Re: How to strip struct/class invariants?
On 7/5/15 8:15 AM, Artem Tarasov wrote: OK, so there was an old bug fixed in 2.067 (https://issues.dlang.org/show_bug.cgi?id=4421) so that now unions apparently can't contain a struct that has invariants. It kinda makes sense, although I don't see why the invariants can be simply ignored, as they don't have as much importance as destructors/postblits. More importantly, invariants are only called when you call members of a struct (or assert it). It requires actual usage of the particular union member. So already the programmer has indicated that member is valid by using it. It is NOT valid to arbitrarily pick one member of the union and call its invariant (or call all of them). I think this is an incorrect position D has taken -- Invariants should be called when calling members of a struct in a union. If an implicit choice must be made, then it should be an error. But it's easy to make the invariant call explicit. -Steve
Re: How to strip struct/class invariants?

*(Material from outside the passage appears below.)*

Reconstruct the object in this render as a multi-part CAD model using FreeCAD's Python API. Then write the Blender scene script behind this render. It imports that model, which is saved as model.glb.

On Sunday, 5 July 2015 at 15:39:50 UTC, Artem Tarasov wrote: On Sunday, 5 July 2015 at 14:44:30 UTC, John Colvin wrote: struct A { ubyte[B.sizeof] mem; @property ref B b() { return *cast(B*)(mem.ptr); } mixin std.typecons.Proxy!b; } Thanks, I followed your suggestion and effectively rolled out my own union implementation. Ugly but it works. struct A { ubyte[maxSizeof] _data; @property ref T _as(T)() inout { return *cast(T*)(_data.ptr); } alias b = _as!uint; alias c = _as!size_t; alias d = _as!double; } That works, but what I meant was, using my definition of struct A, you can put it in a union without the compiler complaining, and the invariants still get called. No need to write your own union implementation.

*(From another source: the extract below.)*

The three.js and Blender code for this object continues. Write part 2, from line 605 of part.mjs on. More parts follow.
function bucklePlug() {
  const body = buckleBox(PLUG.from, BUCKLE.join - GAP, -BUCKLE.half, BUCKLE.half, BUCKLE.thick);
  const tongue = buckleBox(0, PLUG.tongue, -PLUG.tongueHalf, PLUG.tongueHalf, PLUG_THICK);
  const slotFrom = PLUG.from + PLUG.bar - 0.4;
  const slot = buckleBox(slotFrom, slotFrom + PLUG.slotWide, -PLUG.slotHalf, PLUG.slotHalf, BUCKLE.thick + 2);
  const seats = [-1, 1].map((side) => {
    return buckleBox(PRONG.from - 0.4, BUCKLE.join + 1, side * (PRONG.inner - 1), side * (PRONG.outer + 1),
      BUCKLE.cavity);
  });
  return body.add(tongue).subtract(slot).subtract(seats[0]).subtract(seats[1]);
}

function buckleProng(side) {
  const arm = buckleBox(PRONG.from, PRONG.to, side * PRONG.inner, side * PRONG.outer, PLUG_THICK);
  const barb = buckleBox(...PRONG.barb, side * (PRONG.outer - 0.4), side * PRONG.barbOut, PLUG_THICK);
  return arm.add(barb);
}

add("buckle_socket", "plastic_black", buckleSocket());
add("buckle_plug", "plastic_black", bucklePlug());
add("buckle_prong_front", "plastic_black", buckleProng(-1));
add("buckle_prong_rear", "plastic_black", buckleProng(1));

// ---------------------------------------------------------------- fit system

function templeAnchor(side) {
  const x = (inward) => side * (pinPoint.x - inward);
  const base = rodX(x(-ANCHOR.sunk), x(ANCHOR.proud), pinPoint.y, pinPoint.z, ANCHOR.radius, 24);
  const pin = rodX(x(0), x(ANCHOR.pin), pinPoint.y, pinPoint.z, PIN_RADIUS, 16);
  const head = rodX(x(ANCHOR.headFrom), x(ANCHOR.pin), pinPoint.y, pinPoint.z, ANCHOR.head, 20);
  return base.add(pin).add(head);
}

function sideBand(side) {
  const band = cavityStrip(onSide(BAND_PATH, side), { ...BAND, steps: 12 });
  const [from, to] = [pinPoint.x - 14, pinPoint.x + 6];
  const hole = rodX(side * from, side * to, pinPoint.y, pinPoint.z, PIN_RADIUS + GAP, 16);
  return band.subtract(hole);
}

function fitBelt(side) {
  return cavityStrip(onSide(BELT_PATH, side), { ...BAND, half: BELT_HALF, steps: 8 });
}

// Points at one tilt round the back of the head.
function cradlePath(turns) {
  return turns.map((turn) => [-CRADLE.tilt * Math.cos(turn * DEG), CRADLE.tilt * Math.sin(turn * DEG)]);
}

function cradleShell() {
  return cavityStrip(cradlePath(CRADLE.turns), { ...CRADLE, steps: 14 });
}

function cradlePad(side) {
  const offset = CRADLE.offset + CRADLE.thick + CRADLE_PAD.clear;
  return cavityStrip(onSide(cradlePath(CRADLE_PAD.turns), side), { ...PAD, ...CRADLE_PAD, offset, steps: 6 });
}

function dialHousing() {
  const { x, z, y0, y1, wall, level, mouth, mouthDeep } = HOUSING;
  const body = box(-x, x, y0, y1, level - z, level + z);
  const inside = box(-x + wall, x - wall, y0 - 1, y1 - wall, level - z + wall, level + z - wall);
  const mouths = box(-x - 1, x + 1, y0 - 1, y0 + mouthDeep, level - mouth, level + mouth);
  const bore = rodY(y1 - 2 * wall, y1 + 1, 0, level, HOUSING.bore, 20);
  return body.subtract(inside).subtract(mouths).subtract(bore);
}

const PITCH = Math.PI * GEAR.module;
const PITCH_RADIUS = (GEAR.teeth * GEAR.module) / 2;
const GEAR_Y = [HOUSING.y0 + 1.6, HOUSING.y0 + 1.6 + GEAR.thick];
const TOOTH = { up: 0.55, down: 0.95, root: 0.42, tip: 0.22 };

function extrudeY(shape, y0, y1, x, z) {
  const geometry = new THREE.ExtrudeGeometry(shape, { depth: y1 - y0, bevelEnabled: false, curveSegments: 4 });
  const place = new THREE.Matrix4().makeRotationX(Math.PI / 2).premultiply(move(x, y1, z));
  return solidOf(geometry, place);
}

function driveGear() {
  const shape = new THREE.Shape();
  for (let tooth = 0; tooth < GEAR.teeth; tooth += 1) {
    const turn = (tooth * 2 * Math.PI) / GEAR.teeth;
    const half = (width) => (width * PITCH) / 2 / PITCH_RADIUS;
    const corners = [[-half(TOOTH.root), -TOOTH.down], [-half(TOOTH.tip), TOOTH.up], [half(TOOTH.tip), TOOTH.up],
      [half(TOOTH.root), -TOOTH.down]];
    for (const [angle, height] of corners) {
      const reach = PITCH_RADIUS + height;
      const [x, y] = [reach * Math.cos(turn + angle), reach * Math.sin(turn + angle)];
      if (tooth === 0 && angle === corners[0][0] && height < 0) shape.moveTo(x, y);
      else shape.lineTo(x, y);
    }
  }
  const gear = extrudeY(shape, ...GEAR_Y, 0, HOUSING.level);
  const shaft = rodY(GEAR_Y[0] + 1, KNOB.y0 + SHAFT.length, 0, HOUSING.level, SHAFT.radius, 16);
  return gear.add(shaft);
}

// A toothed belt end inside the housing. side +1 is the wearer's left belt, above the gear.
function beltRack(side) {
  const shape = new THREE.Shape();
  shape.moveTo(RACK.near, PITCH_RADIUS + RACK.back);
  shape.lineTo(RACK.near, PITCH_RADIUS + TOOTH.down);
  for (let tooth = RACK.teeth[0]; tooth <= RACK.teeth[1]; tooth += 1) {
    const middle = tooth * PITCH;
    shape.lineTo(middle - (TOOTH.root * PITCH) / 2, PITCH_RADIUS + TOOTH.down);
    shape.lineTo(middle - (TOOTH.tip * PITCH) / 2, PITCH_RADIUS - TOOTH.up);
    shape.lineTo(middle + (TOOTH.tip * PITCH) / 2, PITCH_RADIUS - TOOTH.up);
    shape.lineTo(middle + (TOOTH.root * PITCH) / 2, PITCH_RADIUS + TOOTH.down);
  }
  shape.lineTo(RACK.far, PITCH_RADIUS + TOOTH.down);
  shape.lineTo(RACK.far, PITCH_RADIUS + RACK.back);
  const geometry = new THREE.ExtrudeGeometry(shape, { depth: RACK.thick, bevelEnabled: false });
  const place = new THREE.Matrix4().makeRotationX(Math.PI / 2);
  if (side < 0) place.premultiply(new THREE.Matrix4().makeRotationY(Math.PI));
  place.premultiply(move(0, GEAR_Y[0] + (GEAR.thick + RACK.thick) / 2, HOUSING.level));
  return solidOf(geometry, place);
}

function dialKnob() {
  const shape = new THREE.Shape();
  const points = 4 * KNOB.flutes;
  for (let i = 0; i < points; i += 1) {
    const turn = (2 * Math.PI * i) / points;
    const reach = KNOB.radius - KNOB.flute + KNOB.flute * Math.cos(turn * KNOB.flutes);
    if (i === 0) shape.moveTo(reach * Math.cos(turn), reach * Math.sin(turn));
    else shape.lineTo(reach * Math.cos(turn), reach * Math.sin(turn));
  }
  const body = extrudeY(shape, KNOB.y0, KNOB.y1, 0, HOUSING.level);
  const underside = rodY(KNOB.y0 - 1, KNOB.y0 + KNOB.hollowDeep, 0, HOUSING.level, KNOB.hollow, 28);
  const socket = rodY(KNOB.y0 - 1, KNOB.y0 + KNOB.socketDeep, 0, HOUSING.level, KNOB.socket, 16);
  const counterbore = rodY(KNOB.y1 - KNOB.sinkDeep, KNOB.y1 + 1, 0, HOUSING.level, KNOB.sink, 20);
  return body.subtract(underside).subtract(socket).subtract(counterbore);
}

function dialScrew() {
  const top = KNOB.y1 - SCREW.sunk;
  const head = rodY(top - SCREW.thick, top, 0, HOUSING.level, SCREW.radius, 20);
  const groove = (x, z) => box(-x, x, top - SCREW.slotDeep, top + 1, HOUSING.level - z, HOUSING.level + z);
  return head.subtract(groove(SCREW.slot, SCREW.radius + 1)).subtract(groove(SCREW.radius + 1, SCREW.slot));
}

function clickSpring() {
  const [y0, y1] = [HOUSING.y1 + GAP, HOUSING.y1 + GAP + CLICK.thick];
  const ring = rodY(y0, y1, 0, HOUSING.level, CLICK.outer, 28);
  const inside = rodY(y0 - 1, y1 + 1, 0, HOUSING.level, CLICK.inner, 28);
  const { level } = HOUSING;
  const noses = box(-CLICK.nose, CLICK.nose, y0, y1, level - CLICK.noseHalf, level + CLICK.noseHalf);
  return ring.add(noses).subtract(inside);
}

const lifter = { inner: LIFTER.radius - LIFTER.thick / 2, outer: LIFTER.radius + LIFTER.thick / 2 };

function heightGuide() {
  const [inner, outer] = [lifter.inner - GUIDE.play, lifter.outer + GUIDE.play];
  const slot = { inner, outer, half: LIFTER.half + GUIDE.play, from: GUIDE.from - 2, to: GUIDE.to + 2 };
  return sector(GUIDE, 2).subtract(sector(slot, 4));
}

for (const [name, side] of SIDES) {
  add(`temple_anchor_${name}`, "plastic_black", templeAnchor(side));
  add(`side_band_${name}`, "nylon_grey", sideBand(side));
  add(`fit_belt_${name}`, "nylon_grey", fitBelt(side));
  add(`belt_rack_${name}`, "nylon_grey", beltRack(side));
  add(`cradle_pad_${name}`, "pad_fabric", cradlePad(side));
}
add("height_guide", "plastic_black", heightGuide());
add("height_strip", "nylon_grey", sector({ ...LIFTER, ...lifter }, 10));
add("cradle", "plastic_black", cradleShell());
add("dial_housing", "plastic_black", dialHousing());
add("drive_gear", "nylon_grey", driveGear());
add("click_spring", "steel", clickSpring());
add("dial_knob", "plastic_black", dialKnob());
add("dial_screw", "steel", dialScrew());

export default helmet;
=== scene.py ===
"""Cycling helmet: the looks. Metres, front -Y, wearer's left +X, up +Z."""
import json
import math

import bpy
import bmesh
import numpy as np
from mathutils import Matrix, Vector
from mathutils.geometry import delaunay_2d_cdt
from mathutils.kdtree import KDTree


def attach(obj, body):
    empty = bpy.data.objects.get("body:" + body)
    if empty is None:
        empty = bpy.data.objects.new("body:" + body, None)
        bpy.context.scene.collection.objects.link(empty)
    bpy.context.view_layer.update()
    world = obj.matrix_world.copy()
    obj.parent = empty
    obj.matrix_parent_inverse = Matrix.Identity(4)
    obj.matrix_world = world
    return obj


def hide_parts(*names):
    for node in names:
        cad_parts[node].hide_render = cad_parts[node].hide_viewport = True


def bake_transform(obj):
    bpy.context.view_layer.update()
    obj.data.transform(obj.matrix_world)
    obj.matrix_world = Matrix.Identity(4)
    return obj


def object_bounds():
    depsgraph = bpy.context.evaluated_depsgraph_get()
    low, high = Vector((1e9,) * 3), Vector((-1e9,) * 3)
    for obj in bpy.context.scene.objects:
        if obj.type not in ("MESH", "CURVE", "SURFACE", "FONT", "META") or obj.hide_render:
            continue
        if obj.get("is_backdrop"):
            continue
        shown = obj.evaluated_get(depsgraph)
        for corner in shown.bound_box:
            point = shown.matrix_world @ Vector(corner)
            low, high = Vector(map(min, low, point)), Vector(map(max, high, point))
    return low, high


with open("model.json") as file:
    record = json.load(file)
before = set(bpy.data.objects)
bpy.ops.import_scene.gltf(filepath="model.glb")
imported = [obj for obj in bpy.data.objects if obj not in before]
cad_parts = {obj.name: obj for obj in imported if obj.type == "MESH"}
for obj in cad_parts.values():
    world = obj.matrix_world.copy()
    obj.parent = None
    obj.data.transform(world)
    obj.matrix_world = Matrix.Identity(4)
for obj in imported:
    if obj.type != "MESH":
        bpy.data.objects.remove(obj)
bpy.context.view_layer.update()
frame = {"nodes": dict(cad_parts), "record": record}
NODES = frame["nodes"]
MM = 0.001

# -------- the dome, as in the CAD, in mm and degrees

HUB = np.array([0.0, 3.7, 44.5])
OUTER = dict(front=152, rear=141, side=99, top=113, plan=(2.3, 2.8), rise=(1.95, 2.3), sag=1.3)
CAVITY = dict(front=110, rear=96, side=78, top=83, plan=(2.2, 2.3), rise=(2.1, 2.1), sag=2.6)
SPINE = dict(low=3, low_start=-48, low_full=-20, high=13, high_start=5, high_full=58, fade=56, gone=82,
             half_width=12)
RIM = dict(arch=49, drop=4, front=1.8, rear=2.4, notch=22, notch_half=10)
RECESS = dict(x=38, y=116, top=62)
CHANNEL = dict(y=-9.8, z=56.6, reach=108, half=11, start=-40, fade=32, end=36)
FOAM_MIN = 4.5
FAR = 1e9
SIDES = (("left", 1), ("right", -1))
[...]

Re: How to strip struct/class invariants?
On Sunday, 5 July 2015 at 14:44:30 UTC, John Colvin wrote: struct A { ubyte[B.sizeof] mem; @property ref B b() { return *cast(B*)(mem.ptr); } mixin std.typecons.Proxy!b; } Thanks, I followed your suggestion and effectively rolled out my own union implementation. Ugly but it works. struct A { ubyte[maxSizeof] _data; @property ref T _as(T)() inout { return *cast(T*)(_data.ptr); } alias b = _as!uint; alias c = _as!size_t; alias d = _as!double; }
Re: How to strip struct/class invariants?

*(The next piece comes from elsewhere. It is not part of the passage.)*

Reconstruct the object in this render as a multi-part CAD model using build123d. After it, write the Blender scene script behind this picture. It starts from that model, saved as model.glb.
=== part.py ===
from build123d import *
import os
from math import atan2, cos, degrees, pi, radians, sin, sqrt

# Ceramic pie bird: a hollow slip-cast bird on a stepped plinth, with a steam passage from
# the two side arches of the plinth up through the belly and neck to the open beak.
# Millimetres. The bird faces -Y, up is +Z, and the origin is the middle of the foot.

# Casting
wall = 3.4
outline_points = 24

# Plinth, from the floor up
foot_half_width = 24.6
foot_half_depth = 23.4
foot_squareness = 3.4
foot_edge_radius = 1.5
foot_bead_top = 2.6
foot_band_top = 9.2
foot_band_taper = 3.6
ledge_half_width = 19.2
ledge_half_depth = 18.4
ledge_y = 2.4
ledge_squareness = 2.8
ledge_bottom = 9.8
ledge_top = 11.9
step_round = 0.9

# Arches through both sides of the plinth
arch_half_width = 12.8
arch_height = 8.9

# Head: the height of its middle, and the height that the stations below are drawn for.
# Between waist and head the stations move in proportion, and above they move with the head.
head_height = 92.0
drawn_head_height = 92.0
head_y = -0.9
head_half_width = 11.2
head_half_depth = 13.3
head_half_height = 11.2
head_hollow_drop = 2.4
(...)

On Sunday, 5 July 2015 at 12:15:32 UTC, Artem Tarasov wrote: OK, so there was an old bug fixed in 2.067 (https://issues.dlang.org/show_bug.cgi?id=4421) so that now unions apparently can't contain a struct that has invariants. It kinda makes sense, although I don't see why the invariants can be simply ignored, as they don't have as much importance as destructors/postblits. But more to the point. I have a struct that has an invariant, and I wish to use it as a member of an union. With the latest compiler, I have to somehow remove the invariant. Is there some compile-time magic that I can use for this? Not perfect, but I think you can do: struct A { ubyte[B.sizeof] mem; @property ref B b() { return *cast(B*)(mem.ptr); } mixin std.typecons.Proxy!b; } where B has an invariant. Even better, the invariant should still get called.
How to strip struct/class invariants?
OK, so there was an old bug fixed in 2.067 (https://issues.dlang.org/show_bug.cgi?id=4421) so that now unions apparently can't contain a struct that has invariants. It kinda makes sense, although I don't see why the invariants can be simply ignored, as they don't have as much importance as destructors/postblits. But more to the point. I have a struct that has an invariant, and I wish to use it as a member of an union. With the latest compiler, I have to somehow remove the invariant. Is there some compile-time magic that I can use for this?